Regulating and Deciphering the Selective Synthesis of Metallacages in Microdroplets

Supramolecular synthesis, driven by reversible noncovalent interactions, offers significant potential for creating functional materials with precise architectures. However, traditional batch synthesis often leads to kinetic trapping, producing polydisperse mixtures of intermediates and products. To address this, we utilize microdroplet reactors─femtoliter-scale confined environments with high surface-to-volume ratios and controlled flow dynamics─to enable precise control over self-assembly. By incorporating the principles of Maxwellian billiards, which describe the behavior of particles in confined spaces, we show how spatial constraints and internal flows within microdroplets enhance entropy, guiding molecular interactions toward thermodynamically stable products. Comparative experiments and simulations reveal that microdroplets favor the formation of a well-defined tetrahedral metallacage with near-perfect selectivity, unlike the heterogeneous mixtures observed in batch reactors.

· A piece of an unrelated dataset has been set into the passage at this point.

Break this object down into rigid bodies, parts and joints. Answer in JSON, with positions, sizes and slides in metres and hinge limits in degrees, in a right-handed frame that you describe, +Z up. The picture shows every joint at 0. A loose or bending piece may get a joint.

The confined environment accelerates reactant mixing and aligns molecular trajectories, effectively suppressing kinetic traps. Additionally, the metallacages selectively encapsulate hexane isomers, reducing the extraction time by a factor of 15 and improving the efficiency of n-hexane extraction compared to traditional methods. This work highlights the connection between hydrodynamic confinement, molecular entropy, and thermodynamic selectivity, demonstrating the potential of microdroplet reactors for precise material synthesis and efficient separation processes.